基于FPGA的卷积神经网络卷积层并行加速结构设计

FPGA-based Design of Accelerator for Convolution Layer of Convolutional Neural Network

摘要: 随着近年来硬件的飞速发展, 深度学习又一次成为了研究的热门领域, 其中卷积神经网络在多个方面显示了突出的表现.卷积层是卷积神经网络中最重要的组成部分, 具有大量乘加计算.针对该特点, 提出了流水线式的FPGA卷积层并行加速模块.该电路可以在一个周期内获得一个计算结果.在相同结构和数据集的情况下, FPGA的计算效率分别是CPU, GPU的近7倍和5倍, 而功耗只有GPU的28.87%.
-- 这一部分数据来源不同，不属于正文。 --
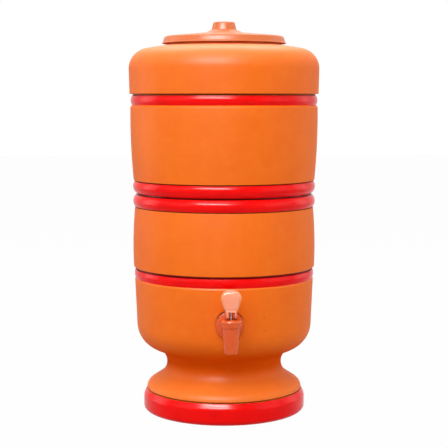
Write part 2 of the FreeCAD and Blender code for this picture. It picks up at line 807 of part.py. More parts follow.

Abstract: With the development of hardware, deep learning has been a hot area again, in which Convolutional Neural Network (CNN) shows excellent performance in several aspects. Convolution layer is the most important part of CNN, and has lots of multiplications and additions. For this feature, a FPGA-based accelerator with pipelineis designed for convolution layer. The designed circuit can compute one result in a single clock cycle. Under the same framework and dataset, FPGA has nearly 7x and 5x computational efficiency of CPU and GPU, and has only 28.87% power consumption of GPU.